Making a Great Defense Better
Boston was a very good defensive team last year, posting a defensive rating of 104.1 points per 100 possessions (4th in the NBA), causing opponents to turn over the ball 16.2 times per 100 possessions (3rd) and limiting opponents to a 48.7% effective field goal percentage (9th).
Horford is only going to help, and he will be an instant upgrade as a rim protector, which is the one glaring weakness in the Celtics' defense.

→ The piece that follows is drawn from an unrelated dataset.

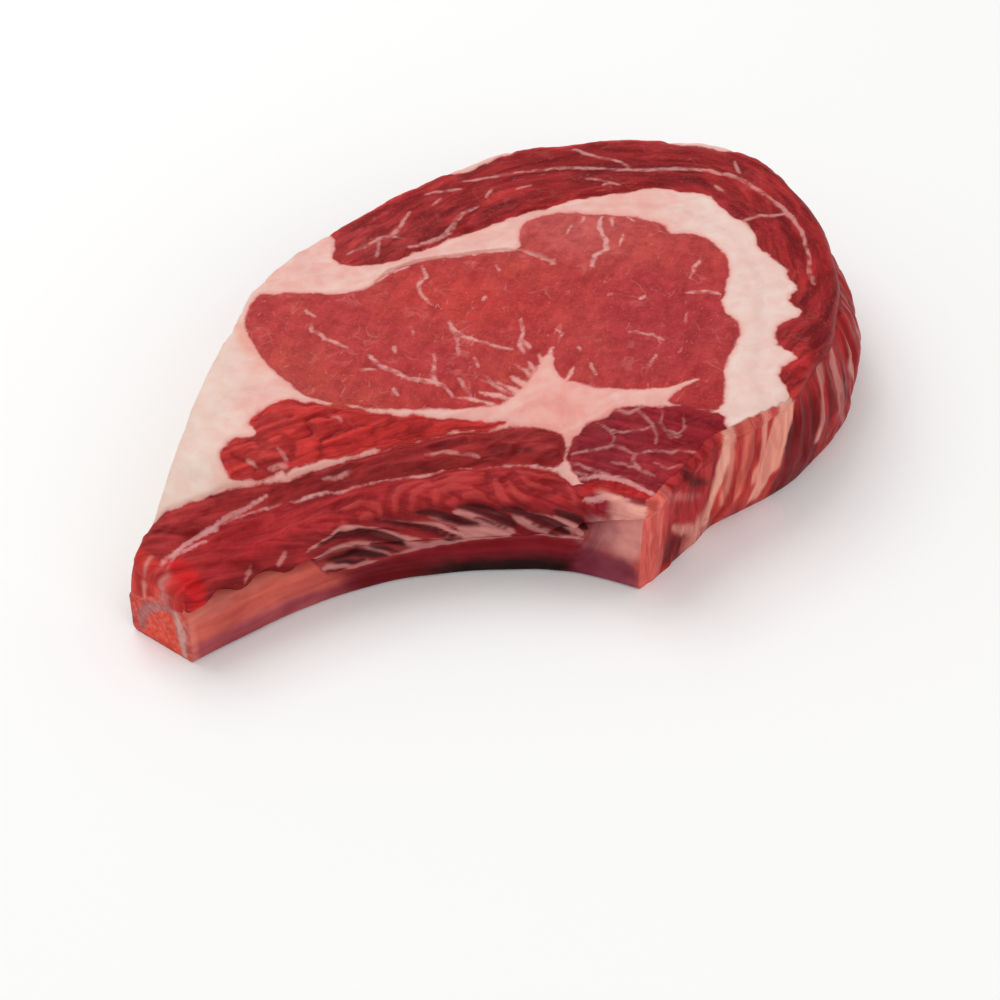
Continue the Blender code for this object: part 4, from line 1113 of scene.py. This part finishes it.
# Colours of the skin over the front, of silverskin above it, and of the sawn faces
ribX, ribY, ribZ = ribPlace.T
x, z = ribX + ribWander[:, 0] * 2.0, ribZ + ribWander[:, 1] * 1.2
frontFace = (chart[:, 0] < 7.0) & ~onCut & (ribX < 27.0) & (ribX > -52.0)
skinUp = ribZ + 0.93 * np.where(frontFace, chart[:, 0], 0.0)
skinChart = columns([ribX, skinUp]) + ribWander * 0.45
skinHeight = np.interp(skinChart[:, 0], [-52.0, -46.0, -38.0, -30.0, -20.0, -8.0, 4.0, 18.0],
                       [20.0, 8.5, 7.6, 8.0, 9.6, 11.0, 11.5, 11.5])
overSkin = frontFace * ease((skinChart[:, 1] - skinHeight) / 1.6) * ease((25.0 - skinChart[:, 0]) / 7.0)
ribTint = tinted(
    np.array([0.57, 0.1, 0.075]),
    ((0.6, 0.17, 0.13), 0.6 * ease((z - 12.0) / 4.0)),
    ((0.37, 0.065, 0.08), ease((8.0 - z) / 4.0)),
    ((0.15, 0.004, 0.009), ease((x + 50.0) / 14.0) * ease((26.0 - x) / 6.0)),
    ((0.26, 0.004, 0.011), 0.6 * ease((x + 46.0) / 14.0) * ease((22.0 - x) / 8.0) * ease((z - 6.0) / 4.0)),
    ((0.012, 0.0002, 0.0005), ease((x + 30.0) / 16.0) * ease((20.0 - x) / 8.0) * ease((7.6 - z) / 5.0)),
    ((0.22, 0.032, 0.058), 0.9 * ease((x - 14.0) / 6.0) * ease((34.0 - x) / 6.0) * ease((15.0 - z) / 6.0)),
    ((0.42, 0.17, 0.17), 0.7 * ease((x - 16.0) / 4.0) * ease((z - 10.0) / 4.0)),
    ((0.69, 0.27, 0.235), ease((x - 25.0) / 5.0) * ease((z - 8.0) / 6.0)),
    ((0.84, 0.27, 0.215), ease((x - 23.0) / 4.0) * ease((z - 23.5) / 2.5)),
    ((0.62, 0.085, 0.06), 0.85 * ease((ribX - 32.0) / 1.5) * ease((16.0 - z) / 6.0)),
    ((0.66, 0.16, 0.13), 0.8 * ease((-76.0 - ribX) / 1.5) * (ribY < -86.0)),
    ((0.3, 0.03, 0.033), 0.9 * overSkin))
for name, strokes in dict(streak=streaks, slit=slits).items():
    addValue(ribMesh, name, strokeDepth(skinChart, strokes) - 5.0 * (1.0 - overSkin))
tipTint = tinted(
    np.array([0.76, 0.07, 0.04]),
    ((0.66, 0.05, 0.038), ease((4.2 - tipChart[:, 0]) / 2.0)),
    ((0.62, 0.09, 0.07), ease((tipChart[:, 0] - 18.6) / 0.8)),
    ((0.44, 0.13, 0.125), ease(arch + 0.5)),
    ((0.66, 0.32, 0.28), ease((arch - 0.2) / 0.8) * ease((tipChart[:, 0] - 15.0) / 1.5)))
sawnX, sawnZ = (chart + ribWander).T
headTint = tinted(
    np.array([0.38, 0.022, 0.024]),
    ((0.14, 0.008, 0.01), 0.8 * bell((sawnX - 7.5) / 1.8) * ease((sawnZ - 14.0) / 3.0)),
    ((0.13, 0.004, 0.005), 0.9 * bell(np.hypot((sawnX - 12.5) / 5.6, (sawnZ - 7.0) / 6.0) ** 2)),
    ((0.72, 0.13, 0.105), ease((8.6 - sawnX) / 4.0)))
cutTint = np.where(atTip[:, None], tipTint, headTint)
addValue(ribMesh, "tint", np.where(onCut[:, None], cutTint, ribTint))
addValue(ribMesh, "cut", beyond * 30.0 * atTip)
ribAlong = np.concatenate([[0.0], np.cumsum(np.hypot(*np.diff(line[:, :2], axis=0).T))])[ringIndex]
smooth = 1.0 - 0.72 * ease((ribX - 16.0) / 8.0)
addValue(ribMesh, "fibre", columns([ribAlong, chart[:, 0] * 0.7 * smooth, ribZ * smooth]))


def layRibMap(mesh):
    # The skin unrolled, the two sawn faces above it
    loops, starts, totals = readFaces(mesh)
    away = marker[loops, 2]
    tipFace = np.repeat(np.maximum.reduceat(away, starts) < 0.5, totals)
    headFace = np.repeat(np.minimum.reduceat(away, starts) > rib["sections"] - 1.5, totals)
    turns = unrollTurn(aroundIndex[loops] / rib["around"], starts, totals)
    across, up = (chart[loops] * np.array([0.0184, 0.01035])).T
    u = np.where(headFace, 0.52 + across, 0.01 + 0.98 * away / (rib["sections"] - 1.0))
    u = np.where(tipFace, 0.02 + across, u)
    v = np.where(tipFace | headFace, 0.705 + up, 0.01 + 0.68 * turns / 1.02)
    addMap(mesh, u, v)


layRibMap(ribMesh)


def ribMaterial():
    material, tree, spot, fibre = startMaterial("sawnRib")
    broad = cloud(tree, spot, 110.0, 3.0, 0.4)
    fine = cloud(tree, spot, 800.0, 3.0)
    strand = cloud(tree, fibre, 1.0, 3.0, 0.4, (0.05, 0.45, 0.45))
    tint = silverskin(tree, attribute(tree, "tint", "Vector"), strand)[0]
    shade = reckon(tree, "ADD", ramp(tree, strand, 0.3, 0.7, 0.6), ramp(tree, broad, 0.3, 0.7, 0.4))
    light = mix(tree, 0.015, mix(tree, 1.0, tint, (1.15, 1.25, 1.2), "MULTIPLY"), (0.85, 0.5, 0.42))
    cut = ramp(tree, attribute(tree, "cut"), 0.0, 1.0)
    surface = coated(
        tree, mix(tree, shade, mix(tree, 1.0, tint, (0.76, 0.62, 0.66), "MULTIPLY"), light),
        (ramp(tree, fine, 0.45, 0.7, cut, 0.3), (0.8, 0.34, 0.26)),
        (ramp(tree, fine, 0.45, 0.25, cut, 0.35), (0.34, 0.03, 0.025)))
    rough = reckon(tree, "ADD", times(tree, broad, 0.3), 0.3)
    height = reckon(tree, "ADD", times(tree, strand, 0.4), times(tree, fine, 0.5))
    finishMaterial(tree, surface, rough, height, rib)
    return material


ribBone = link(bpy.data.objects.new("ribBone", ribMesh))
ribMesh.materials.append(ribMaterial())
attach(ribBone, "root")
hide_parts("rib_bone")


# Floor, light and view
print("stage")
stage = dict(size=6.0, shade=(0.95, 0.95, 0.945), roughness=0.9, sky=0.62, keyPower=7.0, fillPower=4.5)
bm = bmesh.new()
bmesh.ops.create_grid(bm, x_segments=1, y_segments=1, size=stage["size"])
floorMesh = toMesh(bm, "floor")
floor = link(bpy.data.objects.new("floor", floorMesh))
floorMaterial = bpy.data.materials.new("paleFloor")
floorMaterial.use_nodes = True
floorShader = floorMaterial.node_tree.nodes["Principled BSDF"]
floorShader.inputs["Base Color"].default_value = (*stage["shade"], 1.0)
floorShader.inputs["Roughness"].default_value = stage["roughness"]
floorMesh.materials.append(floorMaterial)

world = bpy.data.worlds.new("studio")
bpy.context.scene.world = world
world.use_nodes = True
background = world.node_tree.nodes["Background"].inputs
background["Color"].default_value = (1.0, 1.0, 1.0, 1.0)
seen = addNode(world.node_tree, "ShaderNodeLightPath").outputs["Is Camera Ray"]
strength = reckon(world.node_tree, "MAXIMUM", seen, stage["sky"])
world.node_tree.links.new(strength, background["Strength"])


def addLight(name, place, power, size):
    data = bpy.data.lights.new(name, "AREA")
    data.energy = power
    data.size = size
    lamp = link(bpy.data.objects.new(name, data))
    lamp.location = place
    lamp.rotation_euler = (-Vector(place)).to_track_quat("-Z", "Y").to_euler()


addLight("key", (-0.5, 0.5, 1.1), stage["keyPower"], 0.9)
addLight("fill", (0.6, -1.0, 0.8), stage["fillPower"], 1.0)
bpy.context.scene.view_settings.view_transform = "Standard"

Boston gave up a defensive field goal percentage of 60.4% on shots from within 6 feet of the basket. Sullinger, who had the highest amount of attempts against him on the Celtics from that distance (4.1 shots per game), allowed 60.5% of those shots to fall. Horford allowed only a 55.6% field goal percentage while defending 6 of those shots per game.
As ESPN noted Boston's centers averaged just 0.6 blocks per game last season while Horford swatted away 1.5 shots per game. He should supplement their already elite perimeter defense, which allowed a 30.4% defensive field goal percentage on 3-point attempts (3rd in the NBA).
Horford's signing represents a huge upgrade in Boston's frontcourt from a statistical standpoint, but he also represents as a watershed moment for the Celtics by being one of the first big-name free agents to sign with the team. His commitment to Boston signifies they are capable of taking the next step and could influence others big-name stars -- a la Durant -- to give them a serious look.
A veteran with playoff chops, Horford is a difference maker on both sides of the ball and should help boost what is a promising young team led by a star-in-the-making coach. While Celtics fans were upset with general manager Danny Ainge for not making a big move during the draft with all of the assets at his disposal, this signing should erase some of those concerns.
Without a true star in a star-driven league, Boston ended last season ranked ninth in our power rankings. Adding Horford alone is unlikely to completely bridge the gap between the Celtics and Cleveland in the East, but he puts the franchise in position to continue its upward trend.